▶ GIVEN EXERCISE:
Only the number is wanted: tally the lines below that contain the word "bodies".

▶ EXERCISE MATERIAL:
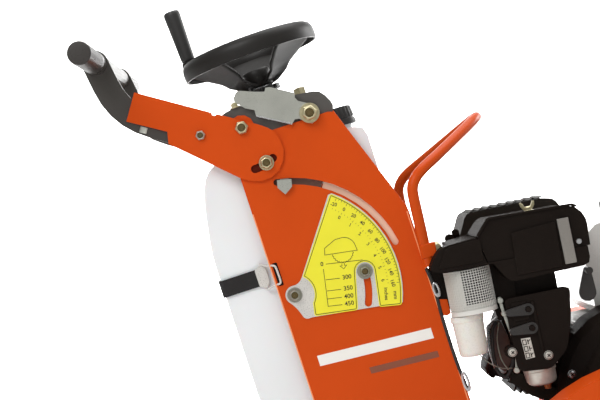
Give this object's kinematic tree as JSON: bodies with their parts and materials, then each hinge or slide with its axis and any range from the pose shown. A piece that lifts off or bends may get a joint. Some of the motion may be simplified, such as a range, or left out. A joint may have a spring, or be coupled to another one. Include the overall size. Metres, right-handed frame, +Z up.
{
  "type": "walk-behind concrete saw",
  "caption": "Walk-behind concrete saw: petrol engine on a wheeled deck, console with water tank, depth handwheel and scale, folding blade guard, raised blade.",
  "frame": {"origin": "on the ground, under the middle of the machine's length and width, blade raised", "axes": "+X is the direction of travel, +Y the operator's left, +Z up"},
  "size_m": [1.0458, 0.56, 0.9814],
  "materials": {
    "orange_paint": "gloss",
    "dark_grey_paint": "satin",
    "black_plastic": "satin",
    "black_paint": "satin",
    "black_rubber": "matte",
    "zinc_plate": "satin",
    "bright_steel": "satin",
    "cast_aluminium": "cast",
    "milky_plastic": "translucent",
    "smoky_plastic": "translucent",
    "grey_plastic": "gloss",
    "wheel_grey": "satin",
    "lever_grey": "satin"
  },
  "bodies": {
    "body": {"console_side_right": "orange_paint", "console_side_left": "orange_paint", "console_panel": "orange_paint", "top_bracket": "dark_grey_paint", "water_tank": "milky_plastic", "tank_strap": "black_rubber", "cylinder_head": "cast_aluminium", "chassis_frame": "orange_paint", "rear_axle": "bright_steel", "crankcase": "cast_aluminium", "fan_cover": "black_plastic", "recoil_starter": "black_plastic", "fuel_tank": "grey_plastic", "air_cleaner_base": "black_plastic", "air_cleaner_cover": "black_plastic", "precleaner_screen": "smoky_plastic", "dust_cup": "milky_plastic", "carburettor": "cast_aluminium", "control_cover": "black_plastic", "muffler": "black_paint", "drive_belt": "black_rubber", "belt_guard": "orange_paint", "bearing_right": "bright_steel", "bearing_left": "bright_steel", "blade_guard_rear": "orange_paint", "water_hose": "black_rubber", "lift_bail": "orange_paint"},
    "depth_frame": {"front_axle_frame": "orange_paint"},
    "front_wheel_right": {"front_wheel_right": "black_rubber"},
    "front_wheel_left": {"front_wheel_left": "black_rubber"},
    "rear_wheel_right": {"rear_tyre_right": "black_rubber", "rear_hub_right": "wheel_grey"},
    "rear_wheel_left": {"rear_tyre_left": "black_rubber", "rear_hub_left": "wheel_grey"},
    "nut": {"spindle_nut": "bright_steel"},
    "rod": {"indicator_rod": "zinc_plate"},
    "pointer": {"pointer_arm": "zinc_plate"},
    "wheel_and_spindle": {"depth_spindle": "bright_steel", "handwheel": "black_plastic"},
    "knob": {"crank_knob": "black_plastic"},
    "lock": {"lock_lever": "zinc_plate"},
    "scale": {"scale_plate": "zinc_plate"},
    "handle": {"handle_bracket_right": "orange_paint", "handle_bracket_left": "orange_paint", "handle_frame": "black_paint", "grip_right": "black_plastic", "grip_left": "black_plastic"},
    "blade": {"blade_shaft": "bright_steel", "blade_flange": "bright_steel", "saw_blade": "bright_steel", "blade_pulley": "bright_steel"},
    "crank": {"engine_pulley": "bright_steel"},
    "front_guard": {"blade_guard_front": "orange_paint"},
    "guide": {"guide_arm": "black_paint"},
    "guide_roller": {"guide_wheel": "black_rubber"},
    "water_cap": {"tank_cap": "black_plastic"},
    "petrol_cap": {"fuel_cap": "black_plastic"},
    "choke": {"choke_lever": "lever_grey"},
    "fuel_valve": {"fuel_lever": "lever_grey"},
    "throttle": {"throttle_lever": "lever_grey"}
  },
  "joints": [
    {"name": "cutting_depth", "type": "hinge", "parent": "body", "child": "depth_frame", "pos_m": [-0.08355, 0, 0.13015], "axis": [0, -1, 0], "range_deg": [0, 30.07]},
    {"name": "front_wheel_right_spin", "type": "hinge", "parent": "depth_frame", "child": "front_wheel_right", "pos_m": [0.17557, -0.172, 0.0746], "axis": [0, 1, 0], "continuous": true},
    {"name": "front_wheel_left_spin", "type": "hinge", "parent": "depth_frame", "child": "front_wheel_left", "pos_m": [0.17557, 0.172, 0.0746], "axis": [0, 1, 0], "continuous": true},
    {"name": "rear_wheel_right_spin", "type": "hinge", "parent": "body", "child": "rear_wheel_right", "pos_m": [-0.15999, -0.18, 0.0996], "axis": [0, 1, 0], "continuous": true},
    {"name": "rear_wheel_left_spin", "type": "hinge", "parent": "body", "child": "rear_wheel_left", "pos_m": [-0.15999, 0.18, 0.0996], "axis": [0, 1, 0], "continuous": true},
    {"name": "nut_travel", "type": "slide", "parent": "body", "child": "nut", "axis": [-0.342, 0, 0.9397], "range_m": [0, 0.0377]},
    {"name": "handwheel_turn", "type": "hinge", "parent": "body", "child": "wheel_and_spindle", "pos_m": [-0.29359, 0, 0.91158], "axis": [-0.342, 0, 0.9397], "range_deg": [-0.5, 2712.2]},
    {"name": "knob_spin", "type": "hinge", "parent": "wheel_and_spindle", "child": "knob", "pos_m": [-0.39852, 0, 0.94125], "axis": [-0.342, 0, 0.9397], "continuous": true},
    {"name": "indicator_rod_travel", "type": "slide", "parent": "body", "child": "rod", "axis": [0.1526, 0, -0.9883], "range_m": [0, 0.0271]},
    {"name": "pointer_swing", "type": "hinge", "parent": "body", "child": "pointer", "pos_m": [-0.22688, -0.129, 0.56774], "axis": [0, 1, 0], "range_deg": [0, 60.2]},
    {"name": "lock_lever_lift", "type": "hinge", "parent": "body", "child": "lock", "pos_m": [-0.20668, -0.14, 0.81976], "axis": [0, 1, 0], "range_deg": [0, 2]},
    {"name": "scale_set", "type": "hinge", "parent": "body", "child": "scale", "pos_m": [-0.22688, -0.136, 0.56774], "axis": [0, -1, 0], "range_deg": [0, 24]},
    {"name": "handle_height", "type": "hinge", "parent": "body", "child": "handle", "pos_m": [-0.30059, 0, 0.7993], "axis": [0, -1, 0], "range_deg": [-9.5, 17]},
    {"name": "blade_spin", "type": "hinge", "parent": "body", "child": "blade", "pos_m": [0.27589, -0.225, 0.24441], "axis": [0, 1, 0], "continuous": true},
    {"name": "crank_spin", "type": "hinge", "parent": "body", "child": "crank", "pos_m": [0.25483, 0.218, 0.4432], "axis": [0, 1, 0], "continuous": true},
    {"name": "front_guard_lift", "type": "hinge", "parent": "body", "child": "front_guard", "pos_m": [0.22475, -0.232, 0.49576], "axis": [0, -1, 0], "range_deg": [0, 55]},
    {"name": "guide_arm_fold", "type": "hinge", "parent": "body", "child": "guide", "pos_m": [0.48224, -0.1, 0.29353], "axis": [0, 1, 0], "range_deg": [0, 98]},
    {"name": "guide_wheel_spin", "type": "hinge", "parent": "guide", "child": "guide_roller", "pos_m": [0.39651, -0.225, 0.7149], "axis": [0, 1, 0], "continuous": true},
    {"name": "water_cap_turn", "type": "hinge", "parent": "body", "child": "water_cap", "pos_m": [-0.16986, -0.071, 0.81597], "axis": [-0.3123, 0, 0.95], "range_deg": [0, 360]},
    {"name": "fuel_cap_turn", "type": "hinge", "parent": "body", "child": "petrol_cap", "pos_m": [0.26068, 0.03, 0.69033], "axis": [-0.1994, 0, 0.9799], "range_deg": [0, 90]},
    {"name": "choke_turn", "type": "hinge", "parent": "body", "child": "choke", "pos_m": [0.09111, -0.17, 0.55072], "axis": [0, 1, 0], "range_deg": [0, 35]},
    {"name": "fuel_valve_turn", "type": "hinge", "parent": "body", "child": "fuel_valve", "pos_m": [0.0963, -0.17, 0.52524], "axis": [0, -1, 0], "range_deg": [0, 60]},
    {"name": "throttle_turn", "type": "hinge", "parent": "body", "child": "throttle", "pos_m": [0.17655, -0.148, 0.57218], "axis": [0, 1, 0], "range_deg": [0, 40]}
  ],
  "couplings": [
    {"joint": "nut_travel", "follows": "cutting_depth", "m_per_rad": 0.071644},
    {"joint": "handwheel_turn", "follows": "cutting_depth", "ratio": 90.03},
    {"joint": "indicator_rod_travel", "follows": "cutting_depth", "m_per_rad": 0.051408},
    {"joint": "pointer_swing", "follows": "cutting_depth", "ratio": 1.9953},
    {"joint": "crank_spin", "follows": "blade_spin", "ratio": 1.2799}
  ]
}
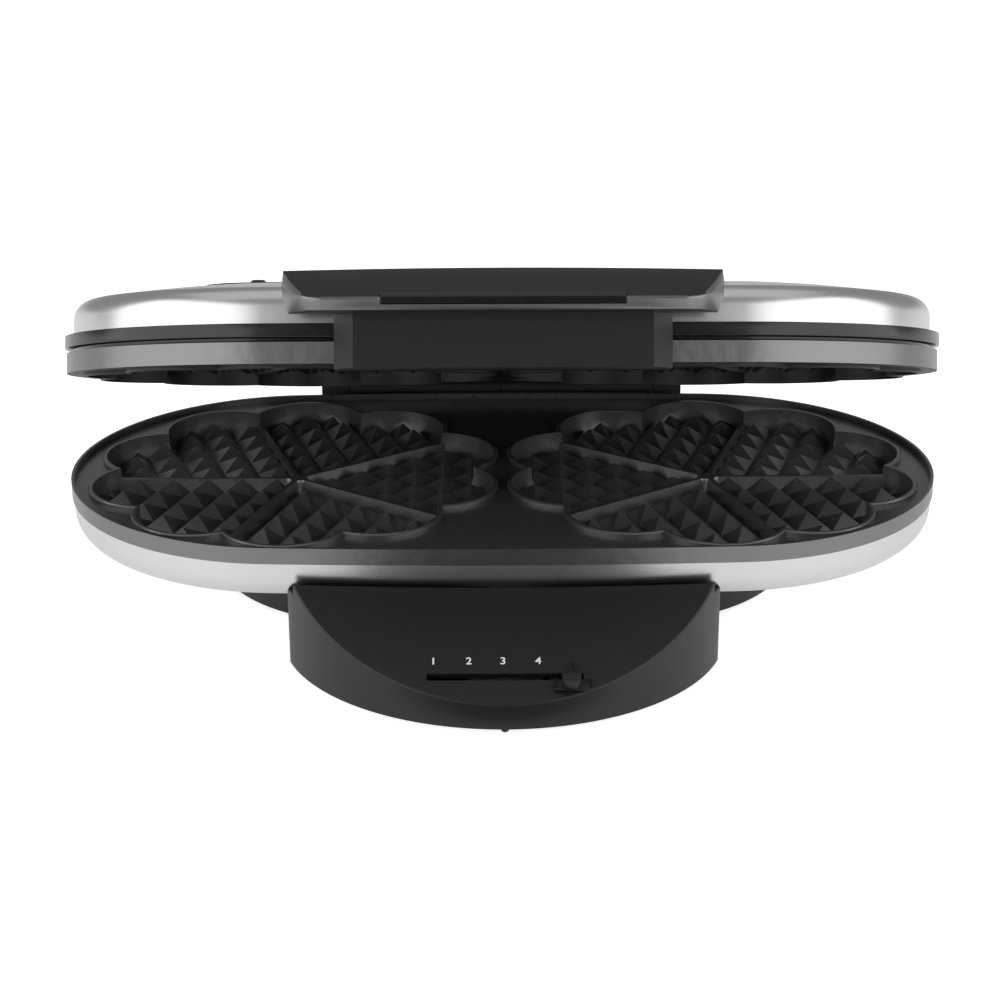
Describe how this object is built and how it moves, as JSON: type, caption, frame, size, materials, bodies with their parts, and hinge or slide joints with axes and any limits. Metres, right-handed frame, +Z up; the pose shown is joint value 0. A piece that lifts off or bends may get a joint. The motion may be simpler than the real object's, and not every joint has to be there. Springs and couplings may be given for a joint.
{
  "type": "double heart waffle maker",
  "caption": "Tabletop electric waffle maker with two round moulds of heart shapes, a hinged lid with a front grip, and a browning slider.",
  "frame": {"origin": "on the table under the middle of the whole object's box, as it stands with its lid part open", "axes": "+Z up, +X to the right seen from the front, +Y towards the hinge at the back"},
  "size_m": [0.3428, 0.246, 0.1484],
  "materials": {
    "coated_plate": "cast, dark non-stick coating",
    "brushed_shell": "brushed along the length",
    "black_plastic": "fine satin",
    "trim_black": "semi-gloss",
    "inner_sheet": "plain sheet",
    "heater_sheath": "dull",
    "screw_steel": "zinc plated",
    "foot_rubber": "matt",
    "switch_white": "satin",
    "red_lens": "clear red",
    "green_lens": "clear green"
  },
  "bodies": {
    "base": {"base_pan": "black_plastic", "base_screws": "screw_steel", "control_housing": "black_plastic", "cord_gland": "black_plastic", "front_peg": "black_plastic", "hinge_bracket_left": "black_plastic", "hinge_bracket_right": "black_plastic", "hinge_pins": "screw_steel", "housing_screws": "screw_steel", "lower_heater": "heater_sheath", "lower_heater_clamps": "inner_sheet", "lower_plate": "coated_plate", "lower_reflector": "inner_sheet", "lower_shell": "brushed_shell", "rubber_feet": "foot_rubber", "terminal_block": "switch_white", "thermal_fuse": "switch_white", "thermostat": "switch_white", "thermostat_bracket": "inner_sheet"},
    "lid": {"handle_bar": "black_plastic", "handle_block": "black_plastic", "handle_inlay": "trim_black", "handle_screws": "screw_steel", "hinge_arm_screws": "screw_steel", "indicator_lamps": "switch_white", "lamp_bezel": "trim_black", "lid_hinge_arm_left": "black_plastic", "lid_hinge_arm_right": "black_plastic", "lid_plate_screws": "screw_steel", "lid_shell": "brushed_shell", "lid_trim_ring": "trim_black", "power_lens": "red_lens", "ready_lens": "green_lens", "upper_heater": "heater_sheath", "upper_heater_clamps": "inner_sheet", "upper_plate": "coated_plate", "upper_reflector": "inner_sheet"},
    "slider": {"slider_knob": "black_plastic", "slider_carriage": "black_plastic"},
    "plunger": {"thermostat_plunger": "switch_white"}
  },
  "joints": [
    {"name": "lid_hinge", "type": "hinge", "parent": "base", "child": "lid", "pos_m": [0, 0.11705, 0.0487], "axis": [-1, 0, 0], "range_deg": [-20.35, 79.65]},
    {"name": "slider_slide", "type": "slide", "parent": "base", "child": "slider", "axis": [1, 0, 0], "range_m": [-0.049, 0]},
    {"name": "plunger_slide", "type": "slide", "parent": "base", "child": "plunger", "axis": [0, -0.4472, 0.8944], "range_m": [-0.0022, 0]}
  ],
  "couplings": [
    {"joint": "plunger_slide", "follows": "slider_slide", "ratio": 0.044898}
  ]
}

▶ EXERCISE ANSWER:
4